Sure, everyone around you may be spending their refund checks, but you can buy yourself a piece of your financial future with that check. Of course, I don’t believe in saving blindly, I always think savings should have a purpose. Here are my top 5 savings ideas for your refund check:
Getting Established Fund
Someday, you’re going to graduate (hopefully). Even if you don’t, you won’t be in college forever (even Van Wilder eventually left school), and then there will be this weird transitional period where you’re looking for jobs, trying to get together cash for security deposits on apartments, maybe even trying to move your stuff across country.
Trust me, because this is where I am right now. I know you will need a little money for the few months right after you graduate. Save for it now.
Knock Out Credit Card Debt
Ok, not “savings” in the strictest sense, but if you’re carrying a balance, throw your refund check at it, and then some. And cut that credit card into little tiny pieces – for now, anyway.

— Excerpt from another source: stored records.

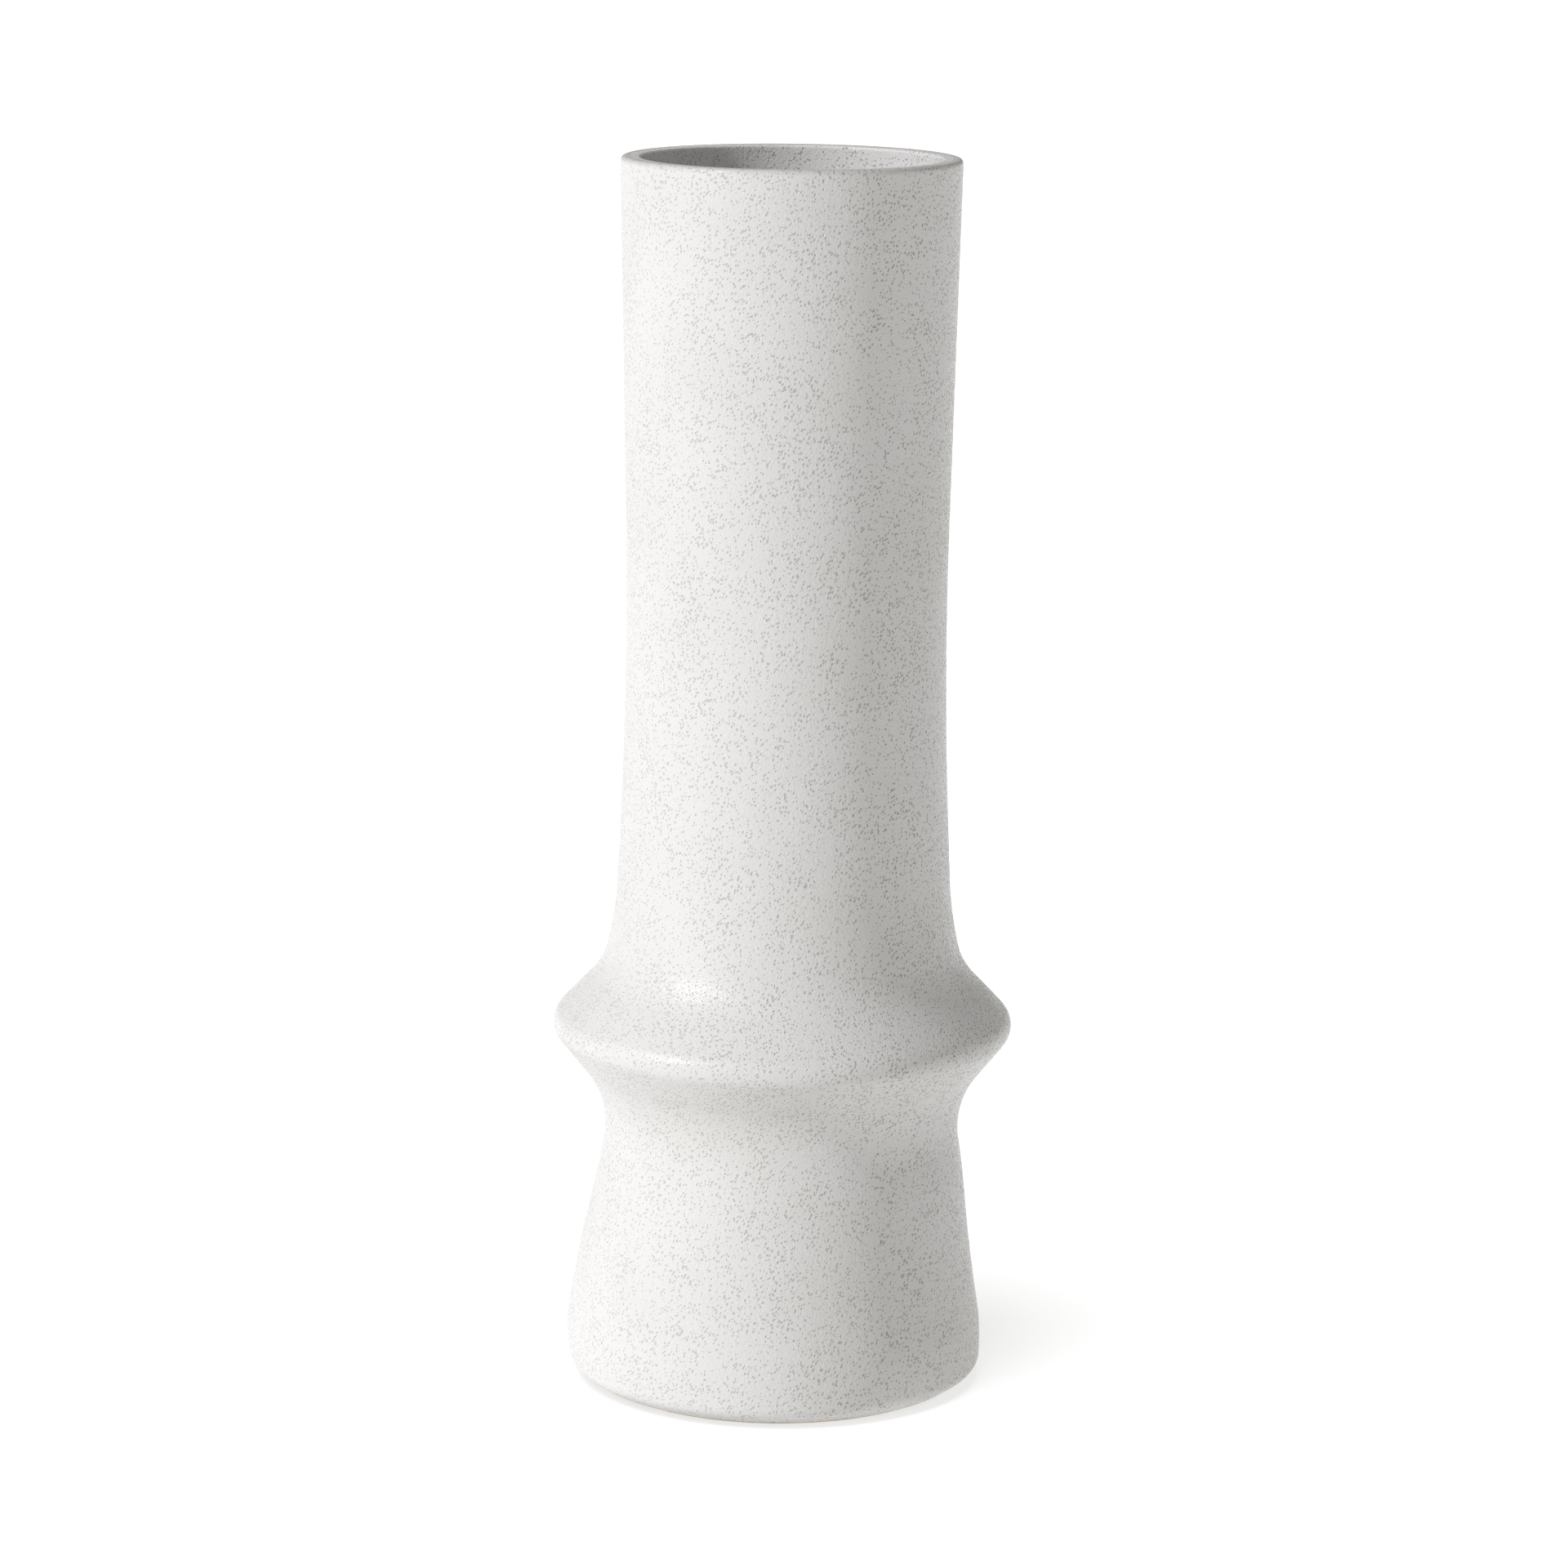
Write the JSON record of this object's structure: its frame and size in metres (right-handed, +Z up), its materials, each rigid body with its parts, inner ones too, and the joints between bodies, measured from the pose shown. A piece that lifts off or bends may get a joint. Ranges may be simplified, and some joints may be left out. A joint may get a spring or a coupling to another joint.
{
  "type": "stoneware vase",
  "caption": "Tall stoneware floor or shelf vase with a long waisted neck, a rounded collar at the shoulder, a flared base, and a satin speckled off-white glaze inside and out",
  "frame": {"origin": "middle of the foot, on the surface that the vase stands on", "axes": "+Z up along the vase's axis; X and Y are level, and the vase is the same all round"},
  "size_m": [0.1516, 0.1514, 0.406],
  "materials": {
    "bare_stoneware": "matte unglazed fired clay, cream to tan",
    "joint_slip": "matte fired slip in the luted joints",
    "satin_glaze": "satin off-white glaze with fine pits and speckles"
  },
  "bodies": {
    "root": {"foot_ring": "bare_stoneware", "foot_slip": "joint_slip", "floor_disc": "bare_stoneware", "floor_slip": "joint_slip", "corner_coil": "bare_stoneware", "base_section": "bare_stoneware", "waist_slip": "joint_slip", "collar_underside": "bare_stoneware", "collar_slip": "joint_slip", "collar_shoulder": "bare_stoneware", "neck_slip": "joint_slip", "neck_section": "bare_stoneware", "glaze_outside": "satin_glaze", "glaze_inside": "satin_glaze"}
  },
  "joints": []
}
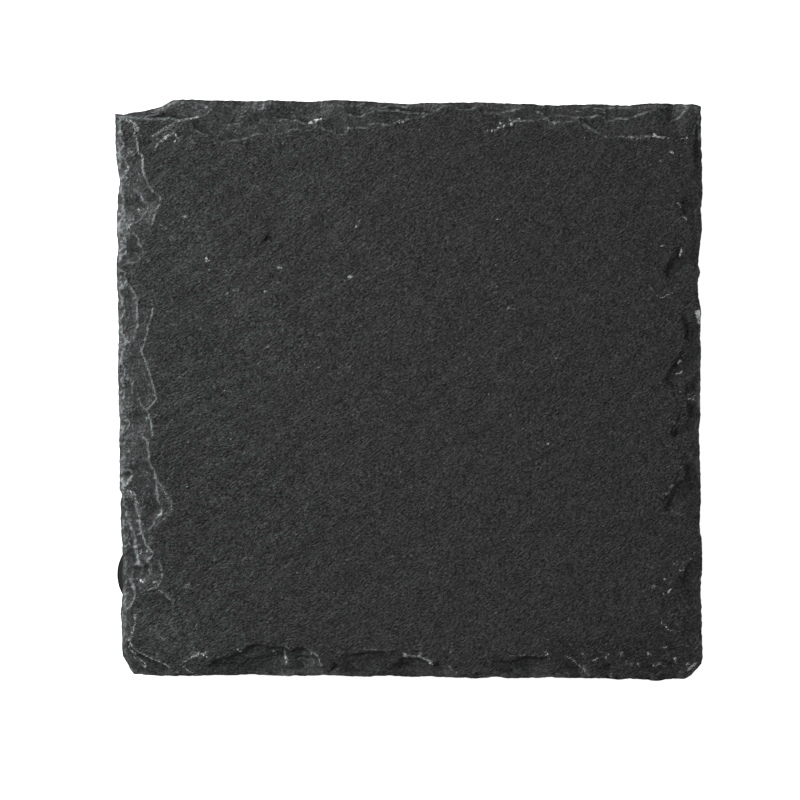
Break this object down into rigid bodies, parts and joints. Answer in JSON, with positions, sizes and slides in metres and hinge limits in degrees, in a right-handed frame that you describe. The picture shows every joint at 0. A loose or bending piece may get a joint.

Roth IRA (Individual Retirement Account)
Ok, you’re totally not thinking about retirement right now, because you’re not even (really) working yet. I get that. But you should be thinking about it, because compound interest is on your side. Check it out:
If your refund is $300, and you put it in a Roth IRA that grows at 8% per year, and you retire at 65 (say you’re 20 now), that $300 refund turns into $9,576.13 when you retire. Even factoring in 3% inflation, that’s still $2,695.50 in today’s dollars.
Extra bonus: you can still contribute to a 2008 IRA if you do it before April 15th, 2009, so you can still contribute up to $5,000 for your 2009 IRA. (I’ll talk more about IRAs in the future. If you’re not sure about them yet, just dump your refund in a savings account for now, and decide later when you’ve got more info.)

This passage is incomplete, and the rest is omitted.